There are no buttons on the front of the TV, so you'll need to reach around the right-hand side to adjust the channel or volume, or turn the TV off in the absence of the remote. We're pleased to see the TV has a proper off switch too, which will reduce energy consumption. On the left of the screen you'll find some extra inputs, including S-Video, composite video and stereo RCA sockets, as well as USB and HDMI connectors.

At the back you'll find the other two HDMIs as well as component, VGA and a pair of RGB Scart sockets. There's also the obligatory CAM socket for adding a TopUpTV adaptor and smart card.

The TV is supplied with a desktop stand, which you have to fit yourself, and there are optional wall and floor standing mounts available too, if you don't have anything knocking around your house to balance it on.

The X3500 is also unusual these days in having a decent set of quite powerful speakers on each side. This is encouraging, because it should -- at least in theory -- mean that the TV produces a clear sound. All too often these days, aesthetic vanity leads to silly hidden speakers, which rarely produce the kind of sound we'd expect from an expensive TV.

Features
The 40X3500 has one of the best implementations of HDMI CEC we've ever seen. CEC, or Bravia Link as it's called in Sonyland, allows your TV to control your AV receiver and Blu-ray player. We were surprised to see full co-operation between our Onkyo TX-SR576 and the 40X3500. With an external receiver, you can opt to mute the TV speakers, and then the TV remote will control the AV receiver.

The TV is also one of the most configurable we've come across, with everything customisable, from the individual colour levels right down to whether the Sony logo glows or not. The menus are a dream to use -- they're slick and fast to respond to button presses with virtually no lag at all.

The USB photo slide-show feature is a smart addition too, and we think the photos were rendered on-screen with stunning detail and colour. The only problem is that it doesn't scale photos especially well, so if you want to get the best out of this, make sure your snaps are 1,920x1,080 pixels and you'll be all set.

We wouldn't say the TV is over-burdened with special features, but what it does do, it does well. We like that it's been designed by someone who cares about looks, and it's refreshing to see a consistent aesthetic style throughout the package.


Performance
Overall, we think the X3500 is a strong contender. It did much better on Freeview than most LCDs of its size. Upscaled DVD also impressed -- our trusty copy of Jurassic Park got our blood pumping in the right way, which was in part down to the sturdy picture quality, but also because of the impressive sound performance from the two 11W speakers mounted on each side of the screen.
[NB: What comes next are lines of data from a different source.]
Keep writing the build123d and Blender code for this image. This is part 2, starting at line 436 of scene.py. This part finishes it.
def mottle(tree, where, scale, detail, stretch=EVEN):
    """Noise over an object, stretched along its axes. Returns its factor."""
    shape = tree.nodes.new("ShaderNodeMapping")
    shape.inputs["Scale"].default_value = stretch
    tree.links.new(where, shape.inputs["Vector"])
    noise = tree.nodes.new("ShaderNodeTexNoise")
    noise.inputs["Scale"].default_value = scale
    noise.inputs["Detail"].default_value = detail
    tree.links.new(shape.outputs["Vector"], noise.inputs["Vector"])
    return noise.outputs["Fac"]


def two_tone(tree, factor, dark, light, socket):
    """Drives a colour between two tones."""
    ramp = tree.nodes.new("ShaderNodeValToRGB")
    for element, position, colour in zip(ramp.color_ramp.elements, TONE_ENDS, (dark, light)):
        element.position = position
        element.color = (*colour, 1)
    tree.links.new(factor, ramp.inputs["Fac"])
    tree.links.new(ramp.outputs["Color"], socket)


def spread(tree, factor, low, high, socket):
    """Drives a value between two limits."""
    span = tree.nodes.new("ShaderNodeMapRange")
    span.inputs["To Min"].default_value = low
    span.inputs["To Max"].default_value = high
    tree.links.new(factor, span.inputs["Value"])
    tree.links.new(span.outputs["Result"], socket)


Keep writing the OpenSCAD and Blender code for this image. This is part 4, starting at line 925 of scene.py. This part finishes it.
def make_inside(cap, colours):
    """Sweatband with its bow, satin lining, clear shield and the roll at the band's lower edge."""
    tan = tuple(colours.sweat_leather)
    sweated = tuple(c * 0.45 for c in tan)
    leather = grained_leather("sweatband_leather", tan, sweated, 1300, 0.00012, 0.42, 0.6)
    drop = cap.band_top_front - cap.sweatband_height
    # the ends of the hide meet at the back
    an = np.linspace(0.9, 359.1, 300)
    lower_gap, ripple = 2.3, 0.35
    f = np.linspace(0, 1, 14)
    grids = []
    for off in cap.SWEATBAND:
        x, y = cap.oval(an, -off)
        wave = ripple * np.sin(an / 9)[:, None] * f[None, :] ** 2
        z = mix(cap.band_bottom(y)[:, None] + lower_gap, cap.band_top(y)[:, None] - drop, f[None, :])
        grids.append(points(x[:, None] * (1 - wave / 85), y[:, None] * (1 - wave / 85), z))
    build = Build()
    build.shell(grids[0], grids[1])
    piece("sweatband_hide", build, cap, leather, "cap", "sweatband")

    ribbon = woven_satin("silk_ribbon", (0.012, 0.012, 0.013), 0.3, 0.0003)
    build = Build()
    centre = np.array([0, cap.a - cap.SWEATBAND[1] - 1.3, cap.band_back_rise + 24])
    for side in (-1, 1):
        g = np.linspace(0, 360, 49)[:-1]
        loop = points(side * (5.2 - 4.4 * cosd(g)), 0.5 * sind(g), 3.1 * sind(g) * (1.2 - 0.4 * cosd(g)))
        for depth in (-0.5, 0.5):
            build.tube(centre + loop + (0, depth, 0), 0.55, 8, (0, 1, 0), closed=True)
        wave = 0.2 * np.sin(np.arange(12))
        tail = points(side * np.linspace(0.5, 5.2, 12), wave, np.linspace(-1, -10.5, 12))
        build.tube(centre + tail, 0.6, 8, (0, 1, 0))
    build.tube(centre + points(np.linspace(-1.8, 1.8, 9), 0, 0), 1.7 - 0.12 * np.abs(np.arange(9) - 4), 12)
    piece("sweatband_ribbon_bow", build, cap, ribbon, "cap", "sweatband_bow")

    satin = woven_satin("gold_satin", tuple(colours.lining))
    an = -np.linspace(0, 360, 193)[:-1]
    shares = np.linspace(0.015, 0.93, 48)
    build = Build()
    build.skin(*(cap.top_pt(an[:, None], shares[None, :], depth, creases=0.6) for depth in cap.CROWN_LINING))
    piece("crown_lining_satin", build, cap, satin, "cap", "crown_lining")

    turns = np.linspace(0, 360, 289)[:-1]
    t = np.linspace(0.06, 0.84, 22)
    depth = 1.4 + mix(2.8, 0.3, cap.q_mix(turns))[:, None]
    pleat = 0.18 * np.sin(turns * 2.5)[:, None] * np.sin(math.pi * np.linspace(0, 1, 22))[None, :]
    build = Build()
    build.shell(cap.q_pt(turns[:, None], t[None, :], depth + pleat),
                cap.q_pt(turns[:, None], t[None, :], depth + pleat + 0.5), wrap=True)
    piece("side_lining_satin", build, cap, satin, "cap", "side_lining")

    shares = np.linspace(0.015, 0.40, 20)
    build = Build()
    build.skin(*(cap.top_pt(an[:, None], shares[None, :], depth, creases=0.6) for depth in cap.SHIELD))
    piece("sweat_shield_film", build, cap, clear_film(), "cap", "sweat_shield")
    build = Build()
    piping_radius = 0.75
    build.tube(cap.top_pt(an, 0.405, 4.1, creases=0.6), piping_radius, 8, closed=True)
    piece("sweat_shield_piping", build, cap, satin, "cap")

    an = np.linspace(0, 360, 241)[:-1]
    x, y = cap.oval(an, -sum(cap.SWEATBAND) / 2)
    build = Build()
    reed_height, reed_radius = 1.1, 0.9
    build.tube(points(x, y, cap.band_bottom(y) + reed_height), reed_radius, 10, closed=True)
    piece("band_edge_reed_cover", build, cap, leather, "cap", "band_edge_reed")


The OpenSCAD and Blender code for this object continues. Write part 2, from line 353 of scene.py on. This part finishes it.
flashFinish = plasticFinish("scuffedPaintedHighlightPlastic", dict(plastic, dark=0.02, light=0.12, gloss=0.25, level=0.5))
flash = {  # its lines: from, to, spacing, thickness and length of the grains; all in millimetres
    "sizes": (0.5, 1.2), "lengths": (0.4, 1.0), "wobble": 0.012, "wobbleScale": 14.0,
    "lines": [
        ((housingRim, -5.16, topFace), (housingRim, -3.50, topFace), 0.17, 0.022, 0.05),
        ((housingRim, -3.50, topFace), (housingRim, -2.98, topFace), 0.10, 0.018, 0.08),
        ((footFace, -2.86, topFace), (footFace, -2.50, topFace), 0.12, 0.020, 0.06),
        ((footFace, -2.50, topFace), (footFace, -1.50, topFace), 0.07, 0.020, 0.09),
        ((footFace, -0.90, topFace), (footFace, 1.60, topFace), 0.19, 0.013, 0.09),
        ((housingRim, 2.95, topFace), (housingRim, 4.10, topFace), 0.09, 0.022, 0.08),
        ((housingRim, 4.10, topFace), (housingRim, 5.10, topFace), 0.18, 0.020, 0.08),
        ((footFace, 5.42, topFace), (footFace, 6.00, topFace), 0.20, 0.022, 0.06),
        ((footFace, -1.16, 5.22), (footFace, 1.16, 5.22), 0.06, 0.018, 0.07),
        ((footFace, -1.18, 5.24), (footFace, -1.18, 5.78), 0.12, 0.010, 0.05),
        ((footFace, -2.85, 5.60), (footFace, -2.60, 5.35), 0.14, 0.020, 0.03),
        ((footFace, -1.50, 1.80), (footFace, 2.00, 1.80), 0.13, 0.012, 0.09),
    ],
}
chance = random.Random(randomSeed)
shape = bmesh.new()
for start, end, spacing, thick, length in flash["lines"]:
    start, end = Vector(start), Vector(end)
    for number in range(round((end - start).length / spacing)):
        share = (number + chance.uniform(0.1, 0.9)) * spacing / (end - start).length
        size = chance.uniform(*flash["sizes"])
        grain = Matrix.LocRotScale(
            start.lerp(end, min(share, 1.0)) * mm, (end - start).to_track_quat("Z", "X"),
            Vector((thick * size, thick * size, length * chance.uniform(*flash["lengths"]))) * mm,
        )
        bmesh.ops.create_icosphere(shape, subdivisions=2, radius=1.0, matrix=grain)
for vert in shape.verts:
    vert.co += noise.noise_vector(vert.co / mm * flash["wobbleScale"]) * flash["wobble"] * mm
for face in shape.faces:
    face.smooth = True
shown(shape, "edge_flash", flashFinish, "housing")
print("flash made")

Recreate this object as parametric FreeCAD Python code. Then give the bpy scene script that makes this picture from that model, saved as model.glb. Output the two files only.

We would go so far as to say that the speakers on this TV are some of the best we've heard.

We also generally liked the high-definition picture quality it produced. Blu-ray movies had a decent amount of detail in them, although this fell a little short of our expectations, especially with regard to sharpness, which we were never truly happy with.

We can forgive the slightly soft image to some extent, as it's never so bad as to destroy the picture. We have a tougher job forgiving the backlight, which we found a touch too bright, and in dark scenes slightly overwhelming. For the most part, this isn't a massive problem. It's only when you get night scenes or movies set in the deep black of space that you'll notice this.

We loved the picture on Blu-ray, but there wasn't anywhere near as much detail in the pictures as we've seen on other LCDs. Recent plasmas from Panasonic and Pioneer have surprised us with unbelievable detail levels, and in so doing have raised the bar. Our Casino Royale disc did look great though, with strong, bright, realistic colours and we got a kick out of some of the classic scenes from Batman Begins.

Conclusion
Last year this TV would have been at the top of the pile, but this year there's such stiff competition -- especially from the plasma panels -- that good isn't really good enough. That said, the Sony Bravia KDL-40X3500 produces a likeable picture, if some way off perfect, and that makes this TV an attractive proposition overall. We have some reservations about the backlight, but generally this is always going to be a problem for LCD TVs. If you're really picky about perfect blacks, this might not be the TV for you.

At this price point, there are some good Panasonic plasmas available, and we highly recommend the Toshiba 40XF and 40ZF picture-frame TVs. They look just as appealing and, in our opinion, have slightly less overpowering backlights.